Dom Perignon at the Old Post Office
Remember those two Michigan Republican legislators who visited Trump yesterday? One of whom sang a hymn rather than answer a reporter’s questions at the airport?
It seems they had a fun party at Trump’s hotel last night.
Also…
So, again, Trump puts money in his own pocket via government business…if it can even be called government business when the purpose of summoning the two loyalists was to steal the election. Nevertheless we know we paid for the whole thing, including their overnight in Trump’s expensive hotel.
Not that I’m accusing Jeremy Newberger of dishonesty or hyperbole but looking at those cars that has to be both9 the most affluent and most idle food line I’ve ever seen. Can’t Texans even get out of their fuel-guzzling behemoths to queue for food? And how much shorter would that queue be if the people in it were stood just two metres apart (except they wouldn’t be ‘cos Texas don’t follow no gubmint rules)?
After spending five years in Texas, I can unequivocally answer this: no. Neither can Oklahomans or Nebraskans. I make no statement on other states, though I have visited many of them, because I have no idea if what I observe there is the norm.
It might be like at the vet, where you have to wait in the car until you are called, or it might be that putting things into the car (contactless delivery) is safer than having Texans inside the food bank. I think it’s regulated and safe, not lazy. And so what if the vehicles aren’t all beaters: this pandemic is affecting all kinds of families who haven’t had to resort to food banks before.

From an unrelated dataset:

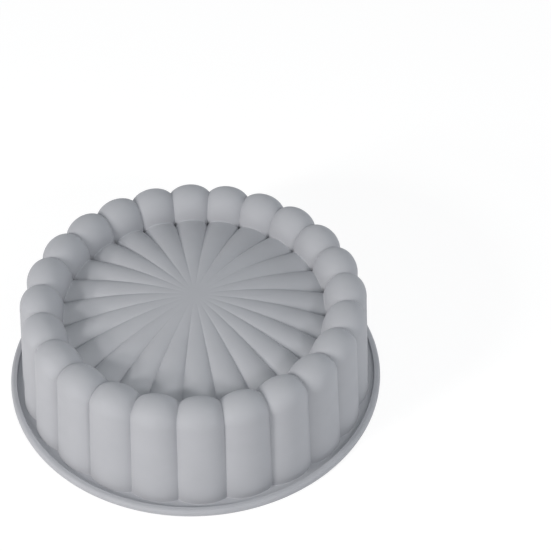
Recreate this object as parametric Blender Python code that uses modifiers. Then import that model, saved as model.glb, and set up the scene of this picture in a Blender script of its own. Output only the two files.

Fair points, Maddog. My remark about the cars and affluence wasn’t so much that the cars were late models but that there were so many 15-20mpg SUVs in the lines. What I hadn’t taken into consideration is that fuel is so much cheaper in the US than in the UK. At around two dollars per gallon, it’s over five dollars cheaper than here.
I agree that what maddog is saying is probably right, but if we want to be honest, sitting in idling cars is a habit around the country, but in the midwest, it’s an inviolable right. Especially in Texas. It also shows their contempt for the wimps who believe in global warming, the idiots who eat vegetarian, and the sissy men who drive sissy compact cars and turn them off when they are in a parking lot. (Not my own estimation of those groups, you understand. I am channeling my inner Texas, which I don’t really have, but which I can fake because of years of studying them in their natural habitat.)
It’s true here too though, in oh so enlightened Seattle. I’ve been noticing it for the last couple of years especially (but I can recall telling a couple of people to turn their engines off before that). People just parked on the street playing with their phones, with the tail pipes spewing.